A group of Bradley students had the opportunity to meet with industry professionals and state leaders at the 27th ICAT conference. (Photo courtesy Dr. Amir Al-Khafaji)
By Matt Hawkins
April 25, 2014
Bradley engineering students had a unique opportunity to learn from state leaders and transportation experts at the 27th Innovation Conference on Asphalt and Transportation April 8-9.
The conference brought together more than 500 engineers, transportation leaders and state officials.
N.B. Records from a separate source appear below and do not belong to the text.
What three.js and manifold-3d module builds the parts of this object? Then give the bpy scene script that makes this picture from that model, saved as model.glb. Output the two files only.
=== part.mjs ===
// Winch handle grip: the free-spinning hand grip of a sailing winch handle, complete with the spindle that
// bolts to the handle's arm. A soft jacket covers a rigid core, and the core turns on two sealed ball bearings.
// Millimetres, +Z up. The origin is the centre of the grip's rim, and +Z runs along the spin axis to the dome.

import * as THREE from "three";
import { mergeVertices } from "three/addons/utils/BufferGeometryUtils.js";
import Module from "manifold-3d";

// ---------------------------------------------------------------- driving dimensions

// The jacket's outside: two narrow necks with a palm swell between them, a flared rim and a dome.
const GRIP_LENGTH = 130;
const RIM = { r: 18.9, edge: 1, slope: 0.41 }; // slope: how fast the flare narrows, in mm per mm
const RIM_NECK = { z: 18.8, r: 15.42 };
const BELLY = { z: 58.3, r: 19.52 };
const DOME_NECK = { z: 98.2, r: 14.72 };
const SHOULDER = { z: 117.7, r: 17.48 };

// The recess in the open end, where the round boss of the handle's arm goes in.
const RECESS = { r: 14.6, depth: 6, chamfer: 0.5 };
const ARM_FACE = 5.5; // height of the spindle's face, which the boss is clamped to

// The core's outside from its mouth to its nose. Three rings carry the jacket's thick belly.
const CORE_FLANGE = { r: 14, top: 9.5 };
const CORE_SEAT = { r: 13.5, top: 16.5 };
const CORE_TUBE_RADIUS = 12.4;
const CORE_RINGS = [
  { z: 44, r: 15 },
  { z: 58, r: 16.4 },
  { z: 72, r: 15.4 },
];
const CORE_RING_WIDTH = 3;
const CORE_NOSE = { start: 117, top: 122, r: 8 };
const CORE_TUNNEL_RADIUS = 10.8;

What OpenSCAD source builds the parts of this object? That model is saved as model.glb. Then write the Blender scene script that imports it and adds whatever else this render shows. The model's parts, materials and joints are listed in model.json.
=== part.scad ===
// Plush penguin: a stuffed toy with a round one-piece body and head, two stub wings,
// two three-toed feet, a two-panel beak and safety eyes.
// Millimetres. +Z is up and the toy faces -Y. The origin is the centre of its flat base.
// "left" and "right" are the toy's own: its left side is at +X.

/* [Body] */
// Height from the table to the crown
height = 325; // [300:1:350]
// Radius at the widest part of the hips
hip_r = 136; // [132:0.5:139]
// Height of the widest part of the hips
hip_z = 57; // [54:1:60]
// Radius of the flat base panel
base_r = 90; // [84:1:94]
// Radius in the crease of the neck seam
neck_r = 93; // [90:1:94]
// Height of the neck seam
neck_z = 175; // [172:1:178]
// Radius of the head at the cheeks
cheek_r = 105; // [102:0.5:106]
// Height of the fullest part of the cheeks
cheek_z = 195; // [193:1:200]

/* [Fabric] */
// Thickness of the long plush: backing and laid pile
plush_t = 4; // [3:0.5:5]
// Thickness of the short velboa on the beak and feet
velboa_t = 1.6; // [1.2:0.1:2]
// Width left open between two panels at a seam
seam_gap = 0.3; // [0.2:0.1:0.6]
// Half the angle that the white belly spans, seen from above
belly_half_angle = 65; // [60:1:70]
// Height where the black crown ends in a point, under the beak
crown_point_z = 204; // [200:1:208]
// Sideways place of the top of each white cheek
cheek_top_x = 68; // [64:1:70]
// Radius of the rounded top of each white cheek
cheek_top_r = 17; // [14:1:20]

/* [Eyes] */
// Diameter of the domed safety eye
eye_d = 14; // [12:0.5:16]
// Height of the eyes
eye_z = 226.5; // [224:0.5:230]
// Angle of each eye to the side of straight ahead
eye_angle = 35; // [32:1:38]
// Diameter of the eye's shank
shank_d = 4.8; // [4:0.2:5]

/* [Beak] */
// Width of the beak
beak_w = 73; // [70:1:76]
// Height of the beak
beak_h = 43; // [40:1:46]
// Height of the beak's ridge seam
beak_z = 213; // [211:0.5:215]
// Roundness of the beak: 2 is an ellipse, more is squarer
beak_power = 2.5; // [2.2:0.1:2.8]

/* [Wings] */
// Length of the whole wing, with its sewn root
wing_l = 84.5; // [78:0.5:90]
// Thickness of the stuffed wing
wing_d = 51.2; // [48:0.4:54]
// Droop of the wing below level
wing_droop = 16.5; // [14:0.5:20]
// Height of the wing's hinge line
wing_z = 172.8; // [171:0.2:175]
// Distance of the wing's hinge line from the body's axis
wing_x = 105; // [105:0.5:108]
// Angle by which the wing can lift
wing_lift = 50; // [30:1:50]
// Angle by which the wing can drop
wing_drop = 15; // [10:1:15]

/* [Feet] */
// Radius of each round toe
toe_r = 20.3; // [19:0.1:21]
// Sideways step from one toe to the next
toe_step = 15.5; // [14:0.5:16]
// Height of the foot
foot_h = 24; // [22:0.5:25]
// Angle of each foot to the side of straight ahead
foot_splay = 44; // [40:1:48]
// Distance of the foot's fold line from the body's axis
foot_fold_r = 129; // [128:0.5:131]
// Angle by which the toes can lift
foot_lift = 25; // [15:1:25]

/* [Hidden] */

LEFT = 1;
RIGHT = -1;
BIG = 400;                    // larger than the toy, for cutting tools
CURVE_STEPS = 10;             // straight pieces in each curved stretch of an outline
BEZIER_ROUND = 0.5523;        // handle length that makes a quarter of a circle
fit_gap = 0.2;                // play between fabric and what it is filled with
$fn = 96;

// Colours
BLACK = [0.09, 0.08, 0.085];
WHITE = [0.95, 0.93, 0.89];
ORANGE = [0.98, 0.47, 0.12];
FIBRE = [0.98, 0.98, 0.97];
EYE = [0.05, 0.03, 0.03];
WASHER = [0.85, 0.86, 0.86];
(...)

It gave 30 Bradley students the ability to network and learn about public infrastructure challenges.
This year’s conference looked at sustainable means to maintain infrastructure, with discussions on matters related to transportation, asphalt and operations. A panel of legislators dialogued about future infrastructure funding, while breakout sessions touched on topics such as road conditions in winter, lessons from the Indianapolis Super Bowl traffic control and funding for Indiana's ongoing Interstate-69 expansion.
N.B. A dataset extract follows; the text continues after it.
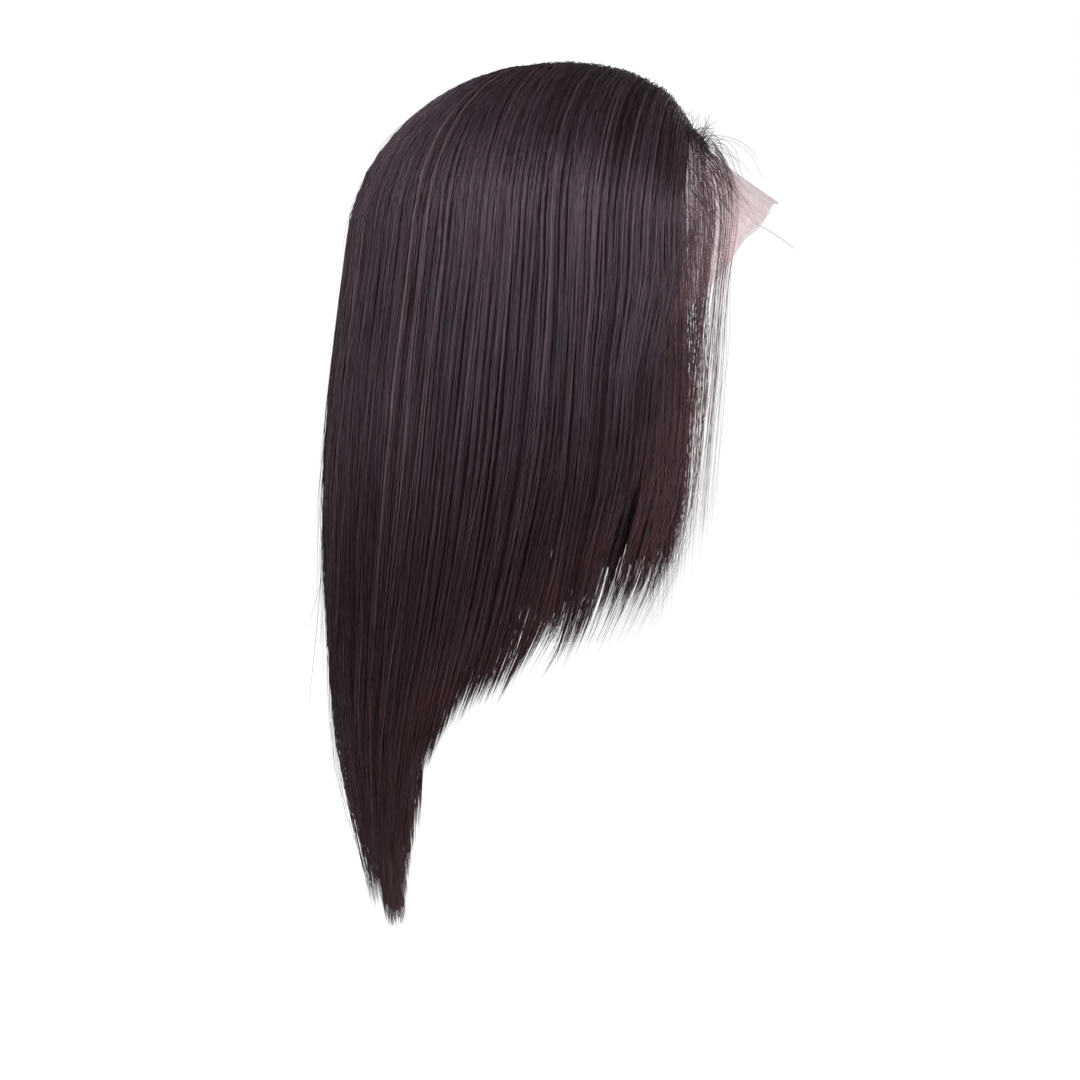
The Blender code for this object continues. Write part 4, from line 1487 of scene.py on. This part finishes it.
# %% Hairs tied into the bare lace
LACE_HAIR_COUNT = 130
BABY_HAIR_COUNT = 210
ROOT_HAIR_COUNT = 130
ARC_COUNT = 16
HAIRLINE_SEED = 61
HAIRLINE_TONE_END = 0.8
LACE_HAIR_CLEAR = 0.0007
STRAY_START = (-0.004, -0.1065, -0.0738)
STRAY_TIP = (-0.006, -0.1310, -0.0895)
t = FLYAWAY_STEPS[None]


def on_lace(across, along, lift):
    """Points at a height over the lace's outer side."""
    points = np.empty((*across.shape, 3))
    for index in np.ndindex(across.shape):
        points[index] = lace_point(across[index], along[index], CAP_PAD + LACE_HAIR_CLEAR + lift[index])
    return points


rng = np.random.default_rng(HAIRLINE_SEED)
root = rng.uniform(-0.62, 0.62, (LACE_HAIR_COUNT, 1))
outwards = np.sign(root) * rng.uniform(0.02, 0.20, (LACE_HAIR_COUNT, 1))
begin = rng.uniform(0.34, 0.46, (LACE_HAIR_COUNT, 1))
finish_at = rng.uniform(0.06, 0.26, (LACE_HAIR_COUNT, 1))
across = root + outwards * t
along = lerp(begin, finish_at, t)
lift = rng.uniform(0.0003, 0.0035, (LACE_HAIR_COUNT, 1)) * np.sin(math.pi * np.minimum(t * 0.9, 1.0))
lace_hairs = on_lace(across, along, lift)
sag = rng.uniform(0.0, 0.010, (LACE_HAIR_COUNT, 1)) * t**2
lace_hairs[..., 2] -= sag
print("hairs over the lace:", len(lace_hairs))

# %% [markdown]
# Baby hairs are the shortest. Each one stands up from the hairline, leans to its side and
# curls, so its heading changes a little at every step.

# %% Baby hairs
BABY_HEADING = 1.05

root = rng.uniform(-0.60, 0.60, (BABY_HAIR_COUNT, 1))
base = on_lace(root, rng.uniform(0.34, 0.42, root.shape), np.zeros(root.shape))
length = rng.uniform(0.005, 0.014, (BABY_HAIR_COUNT, 1))
lean = rng.normal(0.15, 0.55, (BABY_HAIR_COUNT, 1))
curl = rng.normal(0.6, 0.9, (BABY_HAIR_COUNT, 1))
heading = BABY_HEADING + lean - curl * t
sideways = np.sign(root) * rng.uniform(0.0, 0.6, (BABY_HAIR_COUNT, 1))
step = length / (len(FLYAWAY_STEPS) - 1)
baby = np.zeros((BABY_HAIR_COUNT, len(FLYAWAY_STEPS), 3))
baby[..., 0] = np.cumsum(sideways * step * np.ones_like(t), axis=1)
baby[..., 1] = -np.cumsum(np.cos(heading) * step, axis=1)
baby[..., 2] = np.cumsum(np.sin(heading) * step, axis=1)
baby_hairs = base + baby
print("baby hairs:", len(baby_hairs))

# %% [markdown]
# A few long arcs spring from the top of the hairline and bend forward and down. A curve
# through three points is enough for them. One stray hair hangs from the free edge of the lace.

# %% Long arcs and one stray hair
STRAY_BOW = 0.0012


def scatter(x, y, z):
    """Random points: x spreads around 0, y and z lie between two values each."""
    across = rng.normal(0, x, ARC_COUNT)
    return np.stack([across, rng.uniform(*y, ARC_COUNT), rng.uniform(*z, ARC_COUNT)], axis=1)


u = FLYAWAY_STEPS[None, :, None]
start = scatter(0.010, (-0.080, -0.070), (-0.036, -0.026))
over = start + scatter(0.006, (-0.030, -0.014), (0.000, 0.012))
down = over + scatter(0.008, (-0.010, 0.004), (-0.040, -0.016))
arcs = (1 - u) ** 2 * start[:, None] + 2 * u * (1 - u) * over[:, None] + u**2 * down[:, None]
stray = lerp(np.array(STRAY_START), np.array(STRAY_TIP), u[0])
stray[:, 2] += STRAY_BOW * np.sin(math.pi * FLYAWAY_STEPS)
print("long arcs:", len(arcs))

# %% [markdown]
# Dark hairs cover the roots of the front panels, so that the edge of the panel doesn't show
# as a line. Then all the fine hairs become one piece.

# %% Dark roots, and one piece of all fine hairs
root_hairs = []
for side_name in ("right", "left"):
    share = rng.uniform(-0.11, 0.26, (ROOT_HAIR_COUNT, 1))
    reach = rng.uniform(0.05, 0.21, (ROOT_HAIR_COUNT, 1))
    lean = rng.normal(0, 0.03, (ROOT_HAIR_COUNT, 1))
    rise = rng.uniform(0.2, 1.6, (ROOT_HAIR_COUNT, 1))
    field = fields[f"front_hair_{side_name}"]
    root_hairs.append(hair_place(field, share + lean * t, reach * t, rise * t))

paths = np.concatenate([lace_hairs, baby_hairs, arcs, stray[None], *root_hairs])
fine = WISP_RADIUS * rng.uniform(0.7, 1.25, len(paths) - 2 * ROOT_HAIR_COUNT)
radii = np.concatenate([fine, WISP_RADIUS * rng.uniform(1.1, 1.7, 2 * ROOT_HAIR_COUNT)])
fine_tones = rng.integers(4, TONES * 2 // 3, len(fine))
root_tones = rng.integers(0, TONES // 4, 2 * ROOT_HAIR_COUNT)
tones = np.concatenate([fine_tones, root_tones])
strands_piece("hairline_hairs", paths, radii, tones, FLYAWAY_STEPS * HAIRLINE_TONE_END, rng)

# %% [markdown]
# ## Measure
#
# At the end the finished pieces are measured against the plain solids. The stray hair and the
# longest tips may reach a few millimetres past them, and nothing else may.

# %% Measure and finish
seen_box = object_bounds()
total = sum(len(p.vertices) - 2 for o in bpy.data.objects if o.type == "MESH" for p in o.data.polygons)
print("triangles in all meshes:", total)
print("largest difference from the CAD box, in mm:")
for a, b in zip(cad_box, seen_box):
    print([round((q - p) * 1000, 1) for p, q in zip(a, b)])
“Events such as ICAT are vital to success within my education and soon-to-be professional career,” said civil engineering major Haley Sack ’13. “Opportunities such as this provide students with motivation as well as relationships with professionals in their field.”
She took advantage of the conference to broaden her knowledge through lectures and conversations with officials and businesspeople.
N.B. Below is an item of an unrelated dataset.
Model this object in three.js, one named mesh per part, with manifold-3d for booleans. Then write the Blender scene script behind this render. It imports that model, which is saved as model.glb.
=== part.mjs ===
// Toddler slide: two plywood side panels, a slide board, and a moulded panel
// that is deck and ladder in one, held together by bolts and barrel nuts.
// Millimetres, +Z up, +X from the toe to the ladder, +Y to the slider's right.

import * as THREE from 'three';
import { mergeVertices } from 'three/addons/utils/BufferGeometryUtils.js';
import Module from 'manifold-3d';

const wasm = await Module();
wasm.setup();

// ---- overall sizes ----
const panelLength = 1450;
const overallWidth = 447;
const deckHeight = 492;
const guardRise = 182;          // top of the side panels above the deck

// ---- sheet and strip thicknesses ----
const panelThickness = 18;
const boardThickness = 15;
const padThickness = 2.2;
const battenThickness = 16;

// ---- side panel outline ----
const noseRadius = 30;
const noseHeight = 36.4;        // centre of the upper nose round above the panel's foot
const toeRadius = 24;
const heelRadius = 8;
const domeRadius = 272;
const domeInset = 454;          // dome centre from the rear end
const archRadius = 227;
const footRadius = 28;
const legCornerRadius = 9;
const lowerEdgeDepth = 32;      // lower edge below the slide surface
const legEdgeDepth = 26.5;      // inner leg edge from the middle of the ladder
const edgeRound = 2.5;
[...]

“Even though my concentration isn’t within transportation, asphalt or pavement, I believe it’s important to be well-rounded,” she said. “This was an opportunity for me to learn of subjects outside my area of study but still within industries I’ll be working with.”
By participating in the seminars, students learned the importance of public-private partnerships to the business world.
“The students begin to understand the state of technology and innovation, understanding that companies need to get funding for projects to be built and for graduates to be hired,” said conference founder Dr. Amir Al-Khafaji.
Illinois Gov. Pat Quinn and Secretary of Transportation Ann Schneider spoke to rally support for a new capital construction bill to replace the 2009 funding set to expire later this year. They pointed to highway-related improvements such as 190,000 construction jobs, 7,700 miles paved and 1,300 bridges repaired.
“That helped bring the state out of recession,” Schneider said. “We’re slowly building the state’s economy and we’re proud to be part of that.”
In addition to Quinn and Schneider, speakers included Illinois Senate President John Cullerton, Peoria mayor Jim Ardis, ADM Vice-President Greg Webb, three speakers form Caterpillar Inc., Illinois Chamber of Commerce President Doug Whitley, Swedish Transportation Administration Senior Advisor Jan Olander, James Whitty, a pioneer in Vehicle Miles Traveled from Oregon, and others.
ICAT is a two-day conference that brings together scholars, policymakers, engineers and business executives. Speakers are leaders from the Midwest, US, and around the world. The 2014 ICAT saw a record attendance, premier sponsorship, speakers, VIP events, speakers, exhibitors and provided more than 40 high school and middle school minority students from central Illinois opportunities to meet with prominent leaders and speakers.